Set problem: Among the entries below, find the line with "missed, shown = grow_seen_leaves(thicket, shoots, rng)", then quote it and each following line up to and including the line with "if empty is", and nothing else.

Provided records:
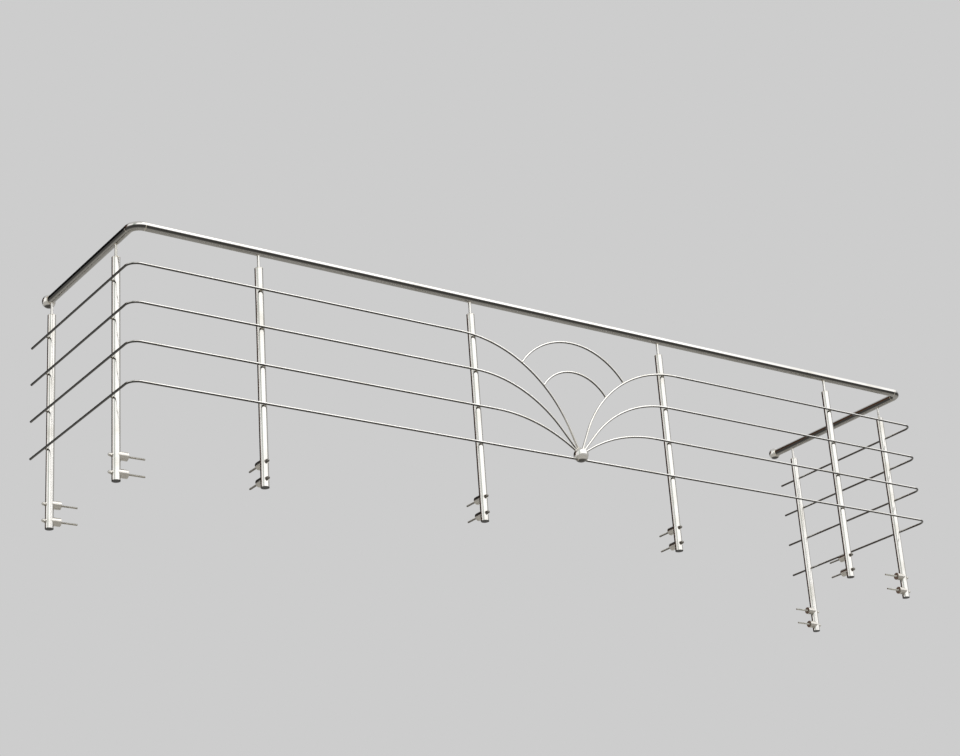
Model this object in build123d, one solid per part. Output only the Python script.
--
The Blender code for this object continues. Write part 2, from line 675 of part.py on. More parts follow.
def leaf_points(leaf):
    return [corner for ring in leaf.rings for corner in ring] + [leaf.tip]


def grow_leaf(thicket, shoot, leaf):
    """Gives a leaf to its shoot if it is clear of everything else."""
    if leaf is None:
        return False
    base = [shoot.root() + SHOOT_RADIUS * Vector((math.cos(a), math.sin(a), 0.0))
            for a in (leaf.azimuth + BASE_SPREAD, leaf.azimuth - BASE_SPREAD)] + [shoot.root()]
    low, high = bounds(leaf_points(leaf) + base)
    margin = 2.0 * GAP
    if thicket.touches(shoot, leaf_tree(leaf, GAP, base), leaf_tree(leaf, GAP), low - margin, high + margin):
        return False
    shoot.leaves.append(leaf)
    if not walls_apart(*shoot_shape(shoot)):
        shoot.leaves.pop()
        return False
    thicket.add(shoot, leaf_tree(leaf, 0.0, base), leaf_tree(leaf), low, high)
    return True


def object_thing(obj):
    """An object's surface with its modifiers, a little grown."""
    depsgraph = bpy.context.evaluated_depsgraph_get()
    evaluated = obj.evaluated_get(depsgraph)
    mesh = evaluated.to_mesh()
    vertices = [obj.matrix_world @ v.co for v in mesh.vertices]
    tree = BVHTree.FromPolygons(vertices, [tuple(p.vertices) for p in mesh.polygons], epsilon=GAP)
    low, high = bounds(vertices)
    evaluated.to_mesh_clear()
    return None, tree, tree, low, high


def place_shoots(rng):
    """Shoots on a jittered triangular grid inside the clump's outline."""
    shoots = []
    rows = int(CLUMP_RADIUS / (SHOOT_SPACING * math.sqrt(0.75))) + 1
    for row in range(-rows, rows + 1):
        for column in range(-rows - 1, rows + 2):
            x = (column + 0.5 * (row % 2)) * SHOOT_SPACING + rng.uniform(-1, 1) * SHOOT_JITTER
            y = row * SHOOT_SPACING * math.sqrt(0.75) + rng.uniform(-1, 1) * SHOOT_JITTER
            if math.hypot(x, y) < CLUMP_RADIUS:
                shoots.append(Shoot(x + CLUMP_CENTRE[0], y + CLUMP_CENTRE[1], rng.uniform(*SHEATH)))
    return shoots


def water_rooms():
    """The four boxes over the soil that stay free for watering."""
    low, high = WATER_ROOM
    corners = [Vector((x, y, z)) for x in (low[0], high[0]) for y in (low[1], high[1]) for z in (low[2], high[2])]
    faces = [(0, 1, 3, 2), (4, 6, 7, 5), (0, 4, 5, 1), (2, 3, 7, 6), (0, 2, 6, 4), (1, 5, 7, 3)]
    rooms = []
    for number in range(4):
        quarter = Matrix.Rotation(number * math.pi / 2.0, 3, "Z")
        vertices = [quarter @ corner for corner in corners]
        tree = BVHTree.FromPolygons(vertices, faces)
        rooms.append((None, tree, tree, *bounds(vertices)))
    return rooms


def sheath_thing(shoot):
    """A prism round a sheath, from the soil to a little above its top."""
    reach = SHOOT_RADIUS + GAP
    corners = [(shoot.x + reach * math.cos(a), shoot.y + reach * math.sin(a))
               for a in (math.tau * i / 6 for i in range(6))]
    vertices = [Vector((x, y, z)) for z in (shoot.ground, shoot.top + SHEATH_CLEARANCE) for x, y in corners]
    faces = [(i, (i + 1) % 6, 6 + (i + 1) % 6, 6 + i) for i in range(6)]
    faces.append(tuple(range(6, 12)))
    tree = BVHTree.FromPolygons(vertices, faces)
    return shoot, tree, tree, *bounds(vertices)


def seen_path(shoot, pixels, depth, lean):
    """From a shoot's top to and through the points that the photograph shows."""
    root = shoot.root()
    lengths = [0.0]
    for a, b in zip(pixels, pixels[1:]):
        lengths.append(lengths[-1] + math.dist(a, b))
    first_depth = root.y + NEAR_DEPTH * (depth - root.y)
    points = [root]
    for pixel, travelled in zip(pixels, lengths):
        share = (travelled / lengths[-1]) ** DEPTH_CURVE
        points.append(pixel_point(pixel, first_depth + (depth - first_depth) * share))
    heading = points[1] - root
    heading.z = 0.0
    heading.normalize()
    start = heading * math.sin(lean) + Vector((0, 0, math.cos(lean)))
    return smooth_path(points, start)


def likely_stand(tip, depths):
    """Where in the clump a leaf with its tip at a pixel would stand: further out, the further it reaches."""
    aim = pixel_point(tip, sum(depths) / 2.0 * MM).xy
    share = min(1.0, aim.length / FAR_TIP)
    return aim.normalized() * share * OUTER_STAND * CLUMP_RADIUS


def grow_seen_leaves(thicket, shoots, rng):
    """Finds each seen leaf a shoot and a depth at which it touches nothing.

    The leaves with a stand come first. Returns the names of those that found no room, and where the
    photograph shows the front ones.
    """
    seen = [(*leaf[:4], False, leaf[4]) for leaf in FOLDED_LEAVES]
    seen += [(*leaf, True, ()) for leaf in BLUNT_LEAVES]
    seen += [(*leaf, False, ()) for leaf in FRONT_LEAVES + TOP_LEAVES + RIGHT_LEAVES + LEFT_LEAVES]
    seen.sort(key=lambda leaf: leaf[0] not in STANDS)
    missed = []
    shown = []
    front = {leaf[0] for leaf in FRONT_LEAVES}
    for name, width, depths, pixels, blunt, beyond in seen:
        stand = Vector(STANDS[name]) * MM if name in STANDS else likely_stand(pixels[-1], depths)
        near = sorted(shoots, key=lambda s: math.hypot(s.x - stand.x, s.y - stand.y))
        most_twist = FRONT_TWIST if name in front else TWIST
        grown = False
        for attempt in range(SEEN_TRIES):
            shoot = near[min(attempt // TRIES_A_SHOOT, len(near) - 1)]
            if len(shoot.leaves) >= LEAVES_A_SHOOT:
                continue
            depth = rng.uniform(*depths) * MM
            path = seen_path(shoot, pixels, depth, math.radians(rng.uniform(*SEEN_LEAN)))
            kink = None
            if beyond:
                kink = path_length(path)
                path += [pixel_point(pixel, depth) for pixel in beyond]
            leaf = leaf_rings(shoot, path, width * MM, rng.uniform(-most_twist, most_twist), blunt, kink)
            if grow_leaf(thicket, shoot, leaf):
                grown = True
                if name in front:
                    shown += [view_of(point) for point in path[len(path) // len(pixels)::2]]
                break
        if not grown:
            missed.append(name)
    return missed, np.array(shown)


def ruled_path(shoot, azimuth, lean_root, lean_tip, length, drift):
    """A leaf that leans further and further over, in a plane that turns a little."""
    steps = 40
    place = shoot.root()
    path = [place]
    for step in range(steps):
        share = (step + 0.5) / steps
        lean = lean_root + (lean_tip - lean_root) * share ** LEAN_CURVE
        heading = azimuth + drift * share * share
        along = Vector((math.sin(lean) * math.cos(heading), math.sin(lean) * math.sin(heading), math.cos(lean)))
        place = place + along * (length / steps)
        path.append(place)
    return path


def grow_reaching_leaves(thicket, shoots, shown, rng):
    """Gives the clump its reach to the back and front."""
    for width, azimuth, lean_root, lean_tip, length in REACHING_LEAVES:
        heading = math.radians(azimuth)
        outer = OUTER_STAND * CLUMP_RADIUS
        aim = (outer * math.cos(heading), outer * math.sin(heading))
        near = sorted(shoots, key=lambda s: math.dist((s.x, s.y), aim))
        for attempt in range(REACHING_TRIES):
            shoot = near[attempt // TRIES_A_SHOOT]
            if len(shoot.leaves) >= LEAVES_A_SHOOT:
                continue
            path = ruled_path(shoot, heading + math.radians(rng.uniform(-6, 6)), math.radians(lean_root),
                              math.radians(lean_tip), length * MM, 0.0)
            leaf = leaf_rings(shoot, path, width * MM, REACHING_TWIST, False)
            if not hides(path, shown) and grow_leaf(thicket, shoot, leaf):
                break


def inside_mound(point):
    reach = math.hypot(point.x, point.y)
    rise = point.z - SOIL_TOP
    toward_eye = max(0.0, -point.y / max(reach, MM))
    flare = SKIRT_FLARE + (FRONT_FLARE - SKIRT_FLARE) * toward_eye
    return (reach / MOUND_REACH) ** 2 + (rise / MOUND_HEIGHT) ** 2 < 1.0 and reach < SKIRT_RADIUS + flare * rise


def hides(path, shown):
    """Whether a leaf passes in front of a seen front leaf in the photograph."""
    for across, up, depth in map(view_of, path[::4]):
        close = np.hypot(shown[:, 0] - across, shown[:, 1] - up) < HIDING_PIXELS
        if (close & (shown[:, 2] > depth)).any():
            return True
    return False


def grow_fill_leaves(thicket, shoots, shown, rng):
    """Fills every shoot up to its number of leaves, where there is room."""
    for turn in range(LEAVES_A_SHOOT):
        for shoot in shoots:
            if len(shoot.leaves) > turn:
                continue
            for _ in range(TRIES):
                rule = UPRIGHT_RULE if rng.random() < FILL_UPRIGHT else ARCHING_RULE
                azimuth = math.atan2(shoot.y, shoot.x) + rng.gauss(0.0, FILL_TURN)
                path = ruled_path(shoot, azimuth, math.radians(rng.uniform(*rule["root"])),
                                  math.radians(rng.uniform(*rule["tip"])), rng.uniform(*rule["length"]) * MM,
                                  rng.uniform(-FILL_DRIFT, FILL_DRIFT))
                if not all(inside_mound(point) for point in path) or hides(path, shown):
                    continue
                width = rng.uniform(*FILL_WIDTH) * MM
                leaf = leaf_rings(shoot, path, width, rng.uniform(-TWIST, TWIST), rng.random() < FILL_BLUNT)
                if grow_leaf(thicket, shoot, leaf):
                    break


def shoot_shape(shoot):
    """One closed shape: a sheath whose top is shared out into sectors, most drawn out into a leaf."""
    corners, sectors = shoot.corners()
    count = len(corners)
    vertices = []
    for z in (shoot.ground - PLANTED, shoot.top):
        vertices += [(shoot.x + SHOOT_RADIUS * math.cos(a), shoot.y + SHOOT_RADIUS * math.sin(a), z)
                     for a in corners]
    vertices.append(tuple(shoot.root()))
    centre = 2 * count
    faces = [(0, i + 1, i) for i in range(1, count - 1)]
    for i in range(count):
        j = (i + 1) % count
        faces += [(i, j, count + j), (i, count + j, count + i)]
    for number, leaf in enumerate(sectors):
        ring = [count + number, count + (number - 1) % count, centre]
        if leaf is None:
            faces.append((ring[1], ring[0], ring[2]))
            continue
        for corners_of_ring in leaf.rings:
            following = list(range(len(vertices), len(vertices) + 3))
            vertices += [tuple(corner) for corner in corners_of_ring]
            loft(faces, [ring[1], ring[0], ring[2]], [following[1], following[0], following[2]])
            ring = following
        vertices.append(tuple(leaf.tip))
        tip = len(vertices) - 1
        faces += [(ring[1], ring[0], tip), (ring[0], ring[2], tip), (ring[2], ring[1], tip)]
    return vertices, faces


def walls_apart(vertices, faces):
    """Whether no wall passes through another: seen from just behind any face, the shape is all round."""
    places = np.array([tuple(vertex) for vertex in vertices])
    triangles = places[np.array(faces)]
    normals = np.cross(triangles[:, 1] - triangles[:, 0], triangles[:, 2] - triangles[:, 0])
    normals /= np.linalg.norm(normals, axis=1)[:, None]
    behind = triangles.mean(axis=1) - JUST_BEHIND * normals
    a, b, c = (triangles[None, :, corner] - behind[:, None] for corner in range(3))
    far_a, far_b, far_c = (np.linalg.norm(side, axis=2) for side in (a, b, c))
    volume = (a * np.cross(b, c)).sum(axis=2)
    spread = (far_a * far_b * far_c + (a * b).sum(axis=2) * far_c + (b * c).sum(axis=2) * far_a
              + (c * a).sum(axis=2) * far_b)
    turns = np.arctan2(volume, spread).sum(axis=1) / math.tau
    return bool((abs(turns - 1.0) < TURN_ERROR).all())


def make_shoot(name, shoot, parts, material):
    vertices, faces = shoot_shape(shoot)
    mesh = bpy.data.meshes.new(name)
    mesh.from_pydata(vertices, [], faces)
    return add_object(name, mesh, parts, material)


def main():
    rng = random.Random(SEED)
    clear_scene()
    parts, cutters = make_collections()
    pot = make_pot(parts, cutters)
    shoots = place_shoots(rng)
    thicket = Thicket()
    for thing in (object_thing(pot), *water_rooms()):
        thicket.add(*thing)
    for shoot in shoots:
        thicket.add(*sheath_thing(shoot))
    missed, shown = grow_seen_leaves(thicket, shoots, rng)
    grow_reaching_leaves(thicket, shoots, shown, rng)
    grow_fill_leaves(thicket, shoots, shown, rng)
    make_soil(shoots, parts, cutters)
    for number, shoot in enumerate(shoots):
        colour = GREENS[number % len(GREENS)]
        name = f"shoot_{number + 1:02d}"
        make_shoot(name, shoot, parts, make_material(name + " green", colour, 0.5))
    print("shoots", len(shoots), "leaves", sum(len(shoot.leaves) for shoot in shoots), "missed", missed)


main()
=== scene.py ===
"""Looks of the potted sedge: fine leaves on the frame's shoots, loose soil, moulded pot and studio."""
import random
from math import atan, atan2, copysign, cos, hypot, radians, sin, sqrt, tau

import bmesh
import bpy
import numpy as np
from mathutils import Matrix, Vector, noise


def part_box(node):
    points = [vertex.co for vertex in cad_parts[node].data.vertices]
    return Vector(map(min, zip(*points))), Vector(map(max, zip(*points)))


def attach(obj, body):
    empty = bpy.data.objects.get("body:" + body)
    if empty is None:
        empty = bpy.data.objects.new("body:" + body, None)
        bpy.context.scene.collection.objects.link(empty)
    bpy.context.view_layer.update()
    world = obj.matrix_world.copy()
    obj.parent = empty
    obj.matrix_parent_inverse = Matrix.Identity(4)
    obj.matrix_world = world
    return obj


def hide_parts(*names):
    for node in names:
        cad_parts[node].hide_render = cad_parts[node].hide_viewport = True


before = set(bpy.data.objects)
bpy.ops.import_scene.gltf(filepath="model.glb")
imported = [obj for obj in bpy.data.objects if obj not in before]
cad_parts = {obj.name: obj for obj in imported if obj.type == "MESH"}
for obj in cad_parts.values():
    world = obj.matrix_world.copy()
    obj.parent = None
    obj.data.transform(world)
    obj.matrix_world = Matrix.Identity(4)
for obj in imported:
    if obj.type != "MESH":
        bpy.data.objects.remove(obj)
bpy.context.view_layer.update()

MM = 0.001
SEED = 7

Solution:
    missed, shown = grow_seen_leaves(thicket, shoots, rng)
    grow_reaching_leaves(thicket, shoots, shown, rng)
    grow_fill_leaves(thicket, shoots, shown, rng)
    make_soil(shoots, parts, cutters)
    for number, shoot in enumerate(shoots):
        colour = GREENS[number % len(GREENS)]
        name = f"shoot_{number + 1:02d}"
        make_shoot(name, shoot, parts, make_material(name + " green", colour, 0.5))
    print("shoots", len(shoots), "leaves", sum(len(shoot.leaves) for shoot in shoots), "missed", missed)


main()
=== scene.py ===
"""Looks of the potted sedge: fine leaves on the frame's shoots, loose soil, moulded pot and studio."""
import random
from math import atan, atan2, copysign, cos, hypot, radians, sin, sqrt, tau

import bmesh
import bpy
import numpy as np
from mathutils import Matrix, Vector, noise


def part_box(node):
    points = [vertex.co for vertex in cad_parts[node].data.vertices]
    return Vector(map(min, zip(*points))), Vector(map(max, zip(*points)))


def attach(obj, body):
    empty = bpy.data.objects.get("body:" + body)
    if empty is None:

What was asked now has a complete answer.